NASA and the Lower Cretaceous
The National Aeronautics and Space Administration (NASA) usually has their eyes on the sky, but this week a papercame out describing a fossil found at their Maryland Space Flight Center.

Ray Stanford was dropping off his wife, Sheila, back at NASA after having lunch together when Ray spotted an interesting rock. As an amateur paleontologist, Ray went to investigate. He noticed that the rock had a 12-inch-long footprint preserved on it and called on a few professionals to help excavate it. That was back in 2012, and this week the paper describing this fossil was published.
The rock slab is 8 feet (almost 2.5 meters) long and 3 feet (almost 1 meter) wide and shows almost 70 tracks of different animals. The rock is from the Lower Cretaceous (142–96 million years ago) and preserves footprints from theropod, ankylosaurian, and sauropod dinosaurs, as well as pterosaurs.
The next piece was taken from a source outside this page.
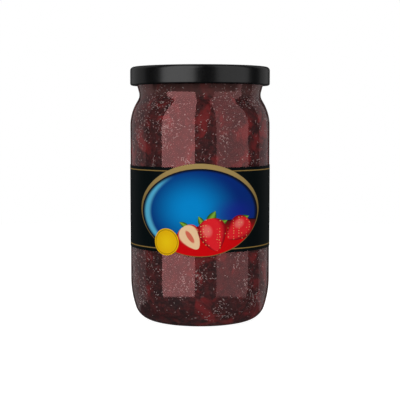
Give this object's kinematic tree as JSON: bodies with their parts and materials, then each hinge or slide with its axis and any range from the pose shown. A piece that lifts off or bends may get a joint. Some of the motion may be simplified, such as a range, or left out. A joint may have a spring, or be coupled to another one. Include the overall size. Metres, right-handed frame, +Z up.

But the real stars of this slab are the mammal tracks. Cretaceous mammal tracks are extremely rare, and this slab seems to preserve 26 tracks made by mammals. That’s an incredible number.

Without any body fossils, it is hard to pinpoint exactly what species made these tracks, but further studies and new discoveries could eventually help clarify this. What this slab does show is that Maryland had a very diverse set of animals living there at the beginning of the Cretaceous.